* **What to do**:
Output the material beneath exactly, leaving nothing out.

* **Source excerpt**:
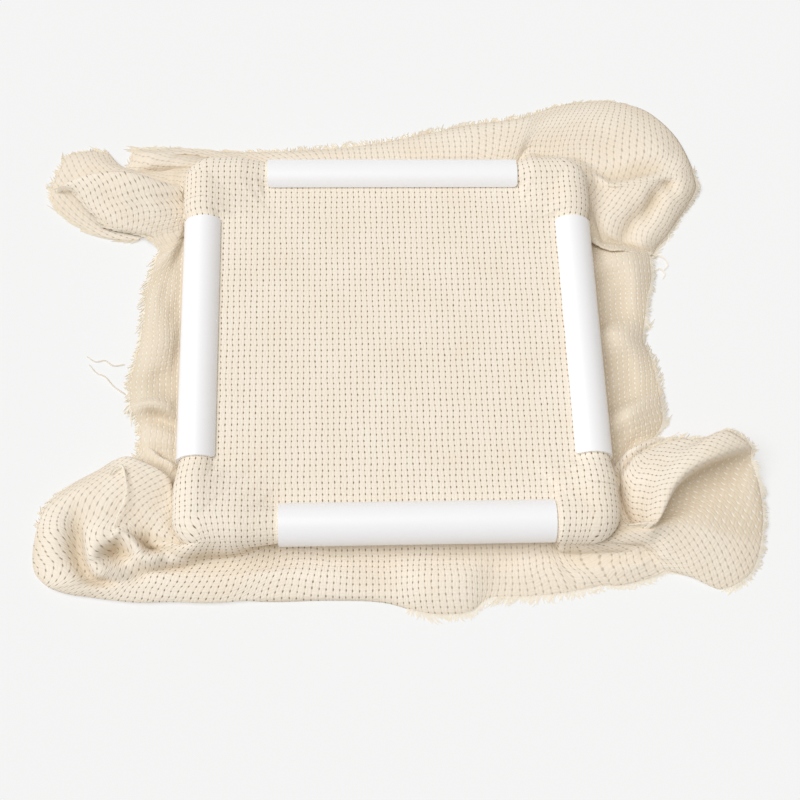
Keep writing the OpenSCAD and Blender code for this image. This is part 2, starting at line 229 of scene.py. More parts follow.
# loose cloth beside the clamps: each row is a strip's place along its side (1 at the clamp's end)
# and five points (along, out, up) of its middle line, from the tube to the hem
frontFolds = [
    [-1, [[0, 15, 0], [-1, 22, 2], [-4, 30, 6], [-8, 42, 4], [-8, 45, 0]]],
    [-0.6, [[0, 15, 0], [0, 23, 3], [-1, 32, 6], [-2, 42, 4], [-2, 45, 0]]],
    [-0.25, [[0, 15, 0], [0, 22, 1], [0, 30, 3], [0, 42, 4], [0, 47, 0]]],
    [0.09, [[0, 15, 0], [-1, 22, 2], [-2, 32, 6], [-2, 44, 5], [0, 55, 0]]],
    [0.35, [[0, 15, 0], [0, 22, 2], [1, 32, 5], [1, 44, 4], [2, 54, 0]]],
    [0.55, [[0, 15, 0], [0, 22, 0], [-1, 30, 1], [-2, 39, 1], [-4, 46, 0]]],
    [0.8, [[0, 15, 0], [0, 21, 1], [0, 29, 2], [1, 37, 1], [2, 45, 0]]],
    [1, [[0, 15, 0], [1, 21, 1], [2, 27, 2], [5, 34, 2], [8, 43, 0]]],
    [1.1, [[-25, 16, 0], [-24, 21, 1], [-22, 27, 2], [-17, 34, 2], [-14, 42, 0]]],
    [1.2, [[-23, 17, 1], [-21, 21, 1], [-18, 27, 2], [-12, 33, 3], [-9, 41, 0]]],
    [1.45, [[-16, 18, 1], [-15, 22, 1], [-11, 28, 3], [-4, 34, 3], [1, 39, 0]]],
]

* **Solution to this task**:
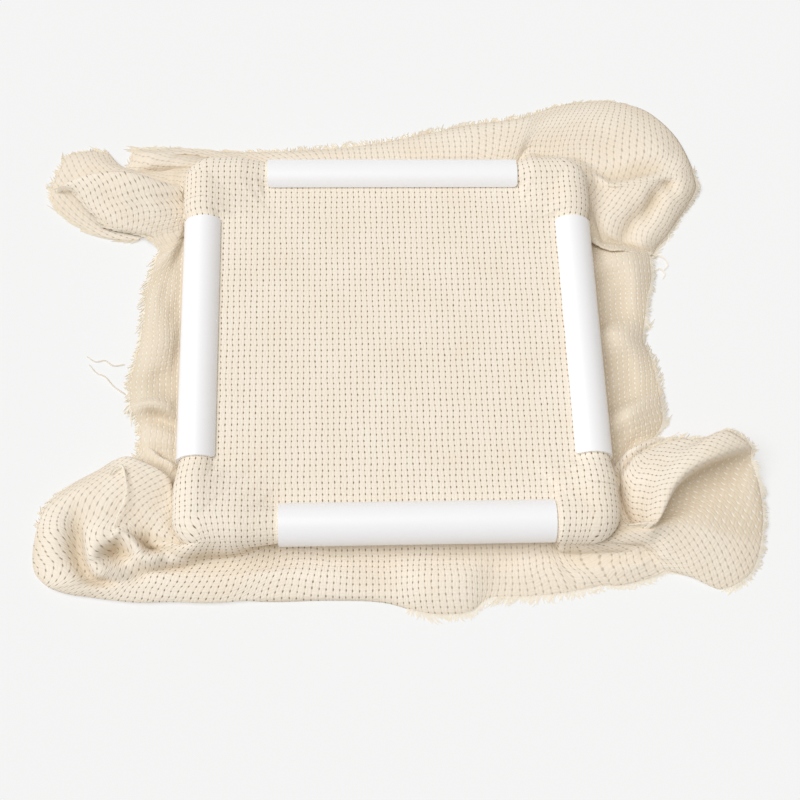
Keep writing the OpenSCAD and Blender code for this image. This is part 2, starting at line 229 of scene.py. More parts follow.
# loose cloth beside the clamps: each row is a strip's place along its side (1 at the clamp's end)
# and five points (along, out, up) of its middle line, from the tube to the hem
frontFolds = [
    [-1, [[0, 15, 0], [-1, 22, 2], [-4, 30, 6], [-8, 42, 4], [-8, 45, 0]]],
    [-0.6, [[0, 15, 0], [0, 23, 3], [-1, 32, 6], [-2, 42, 4], [-2, 45, 0]]],
    [-0.25, [[0, 15, 0], [0, 22, 1], [0, 30, 3], [0, 42, 4], [0, 47, 0]]],
    [0.09, [[0, 15, 0], [-1, 22, 2], [-2, 32, 6], [-2, 44, 5], [0, 55, 0]]],
    [0.35, [[0, 15, 0], [0, 22, 2], [1, 32, 5], [1, 44, 4], [2, 54, 0]]],
    [0.55, [[0, 15, 0], [0, 22, 0], [-1, 30, 1], [-2, 39, 1], [-4, 46, 0]]],
    [0.8, [[0, 15, 0], [0, 21, 1], [0, 29, 2], [1, 37, 1], [2, 45, 0]]],
    [1, [[0, 15, 0], [1, 21, 1], [2, 27, 2], [5, 34, 2], [8, 43, 0]]],
    [1.1, [[-25, 16, 0], [-24, 21, 1], [-22, 27, 2], [-17, 34, 2], [-14, 42, 0]]],
    [1.2, [[-23, 17, 1], [-21, 21, 1], [-18, 27, 2], [-12, 33, 3], [-9, 41, 0]]],
    [1.45, [[-16, 18, 1], [-15, 22, 1], [-11, 28, 3], [-4, 34, 3], [1, 39, 0]]],
]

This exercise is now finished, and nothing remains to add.